Ah que la guerre est donc jolie ! Zéro mort ! On nageait en pleine propagande : un ballet de techniciens surentraînés, spécialistes de la spécialité trop occupés à "devenir eux-mêmes" pour penser à mourir. Quelques coups de soleil, tout au plus.

Allo Rémy Pflmlin ? Devine d'où je t'appelle !
Il est absolument sidérant de voir des journalistes qu'on croyait chevronnés, qui plus est sur le service public, se livrer à une telle mascarade. En se prêtant au petit jeu de la com' militaire, en acceptant les conditions inacceptables de l'armée, qui par ailleurs avait verrouillé, pour ne pas dire interdit, toute couverture journalistique indépendante du conflit réel, la rédaction de France 2 se tire une balle dans le pied et déshonore toute la profession en semblant ainsi entériner la négation de son propre rôle de journaliste, de témoin indépendant, de quatrième pouvoir. Au lieu de protester contre l'attitude de l'armée, France 2 devient son supplétif.

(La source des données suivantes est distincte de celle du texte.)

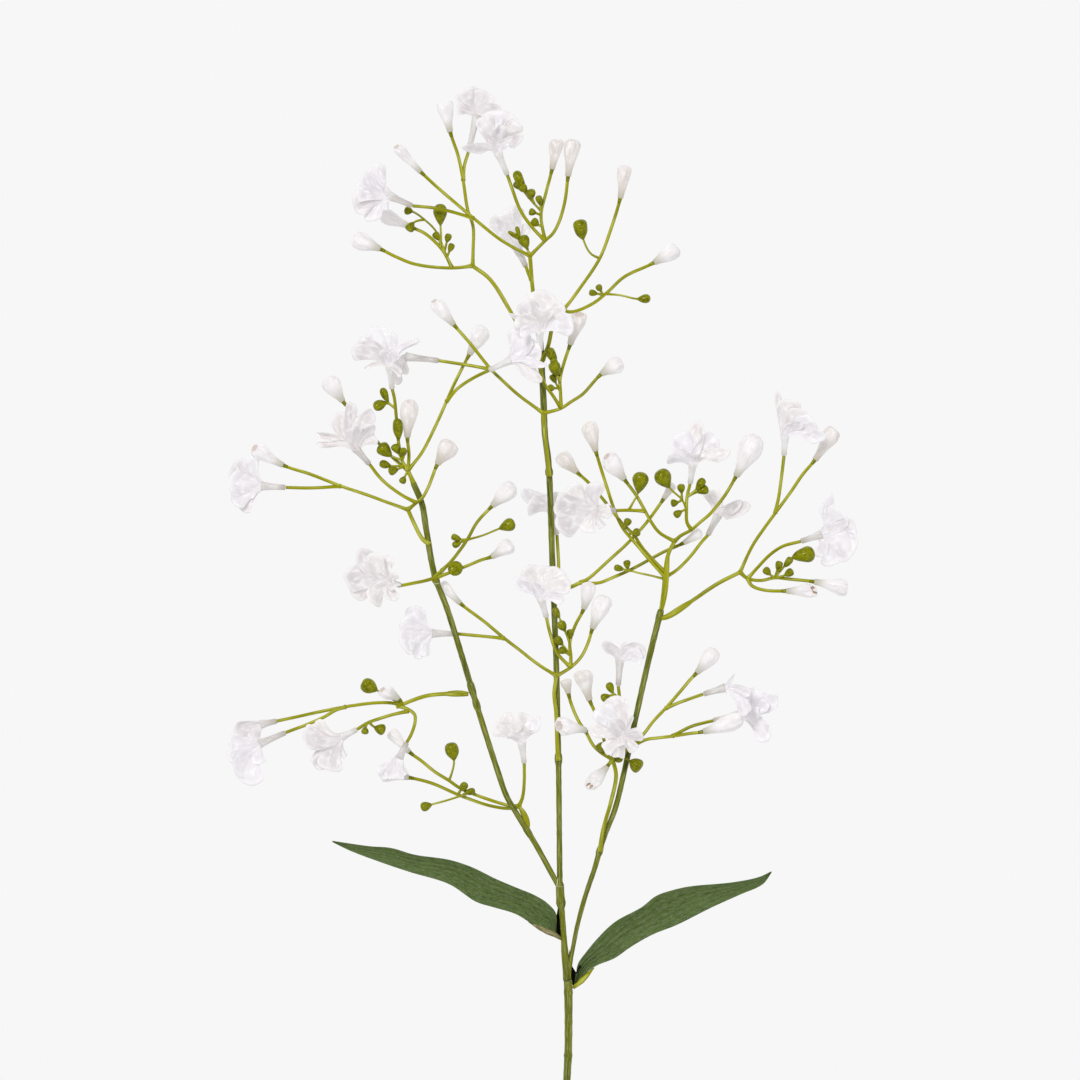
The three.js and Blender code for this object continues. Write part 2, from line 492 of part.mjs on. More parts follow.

Voilà le vrai journalisme engagé : engagé volontaire !

17 octobre 2013

Bleu fiel

Blue Jasmine de Woody Allen.

Vanitas vanitatum. Une bourgeoise superficielle, égoïste et cassante connaît la déchéance après la ruine de son mari. Elle doit trouver refuge chez sa sœur jusqu'ici délaissée et tenter de se reconstruire. Mais plutôt que de s'adapter aux circonstances nouvelles en corrigeant ses errements passés, elle préfère se bercer d'illusions confortées par des mensonges, et fait le lit de son propre malheur.

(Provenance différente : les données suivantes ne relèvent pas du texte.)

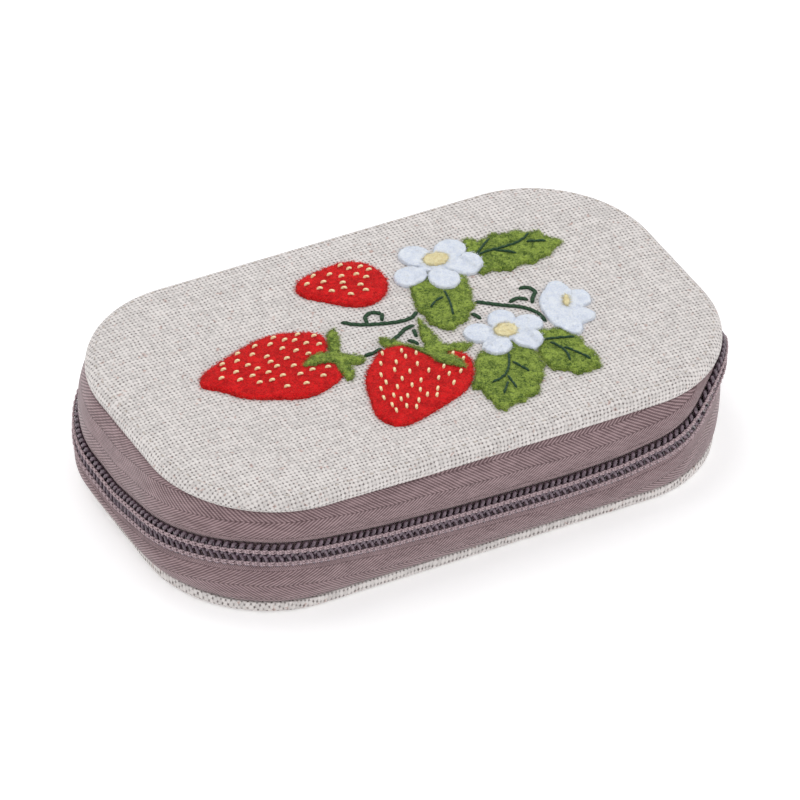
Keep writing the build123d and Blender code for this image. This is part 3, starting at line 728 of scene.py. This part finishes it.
def make_chain_stitches(name, side, body):
    """The row of chain stitches that holds a coil to its tape."""
    tubes = []
    for distance in np.arange(CHAIN_START + 1.0, TAPE_END - 2.0, COIL_PITCH):
        middle, _, outwards, upwards = chain_frame(distance + np.linspace(0, 1.08 * COIL_PITCH, 5))
        for sign in (-1, 1):
            lift = side * SEAM + sign * np.linspace(0.42, 0.12, 5)
            proud = SEAM_OUT + 0.22 * np.sin(np.linspace(0, math.pi, 5))
            path = middle + lift[:, None] * upwards + proud[:, None] * outwards
            tubes.append(tube(path, SEAM_RADII, outwards, 6))
    dress(join_tubes(name, tubes), "chain_thread", body, "zip_tape")


def make_zip():
    """Both tapes, both coils and their stitching."""
    sides = (
        ("upper", 1, "lid", lambda distance: lid_edge(distance) - 0.05),
        ("lower", -1, "base", lambda distance: BASE_RIM + 0.05 + 0 * distance),
    )
    for word, side, body, root_level in sides:
        make_tape(f"zip_tape_{word}", side, root_level, f"{word}_zip_tape", body)
    for word, side, body, _ in sides:
        make_coil(f"zip_coil_{word}", side, f"{word}_zip_coil", body)
    for word, side, body, _ in sides:
        make_chain_stitches(f"zip_stitches_{word}", side, body)


# ---- Spine ----------------------------------------------------------------------
SPINE_THICKNESS = 0.8


def make_spine():
    """The linen strip across the back, which the lid folds about."""
    reach = CENTRE_X + SPINE_TURN * CORNER
    distance = np.linspace(-reach, reach, 130)
    profile = [(out, LID_RIM - 0.05) for out in (-HEM, -3.0, -1.2)] + [(-0.3, LID_RIM - 0.15)]
    for share in np.linspace(0, 1, 34):
        out = 0.35 + 0.35 * math.sin(math.pi * share)
        profile.append((out, LID_RIM - 0.6 + (BASE_RIM - LID_RIM + 1.2) * share))
    profile += [(-0.3, BASE_RIM + 0.15)] + [(out, BASE_RIM + 0.05) for out in (-1.2, -3.0, -HEM)]
    level = np.ones(len(distance))
    rows = [np.column_stack([outline(distance, out), level * height]) for out, height in profile]
    uv = np.stack(np.meshgrid(distance, travelled(np.array(profile))), -1)
    piece = grid_object("spine_linen", np.array(rows), uv)
    thicken(piece, SPINE_THICKNESS)
    dress(piece, "linen", None)
    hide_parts("hinge_panel_lower", "hinge_panel_upper")
    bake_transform(piece)


# ---- Felt -----------------------------------------------------------------------
def cad_mesh(name):
    """A CAD node's mesh with its faces joined up."""
    mesh = bmesh.new()
    mesh.from_mesh(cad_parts[name].data)
    bmesh.ops.remove_doubles(mesh, verts=mesh.verts, dist=0.002 * MM)
    return mesh


def node_outline(name):
    """The outline of a flat CAD node's top, as points in order round it."""
    mesh = cad_mesh(name)
    top = {face for face in mesh.faces if face.normal.z > 0.9}
    follow = {}
    for face in top:
        for loop in face.loops:
            if loop.link_loop_radial_next.face not in top:
                follow[loop.vert] = loop.link_loop_next.vert
    first = min(follow, key=lambda vert: (round(vert.co.x, 6), round(vert.co.y, 6)))
    ordered = [first]
    while follow[ordered[-1]] is not first:
        ordered.append(follow[ordered[-1]])
    points = np.array([vert.co[:2] for vert in ordered]) / MM
    mesh.free()
    return points


def evenly(loop, spacing):
    """Points spaced evenly round a closed line."""
    closed = np.concatenate([loop, loop[:1]])
    travel = travelled(closed)
    places = np.linspace(0, travel[-1], max(12, int(travel[-1] / spacing)), endpoint=False)
    return np.stack([np.interp(places, travel, closed[:, axis]) for axis in (0, 1)], -1)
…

Woody Allen vieillit tout de même bien. Il faut admirer ici dans sa nouvelle production annuelle le savoir-faire du cinéaste accompli, la fluidité du récit, la mise en scène quasi transparente, la justesse des dialogues et enfin l'amour des comédiens. Cate Blanchett se voit offrir un rôle de femme déboussolée, broyée par la vie, aigrie, fissurée, qu'elle porte merveilleusement, tandis que Sally Hawkins en naïve généreuse donne le parfait contrepoint. On retrouve dans ce film ce subtil mélange allenien de légèreté comique et de fausse ingénuité philosophique, mais qui, au fil des minutes, tend vers la noirceur la plus absolue au fur à mesure que le point de vue de l'auteur sur la condition humaine se lit de façon de plus en plus désespérée, jusqu'à ce que, pour finir, Woody cesse de s'en amuser.

On voit dans ce film que l'humoriste n'est jamais meilleur que quand il est moraliste, et que le moraliste n'est jamais meilleur que quand il n'est pas moralisateur.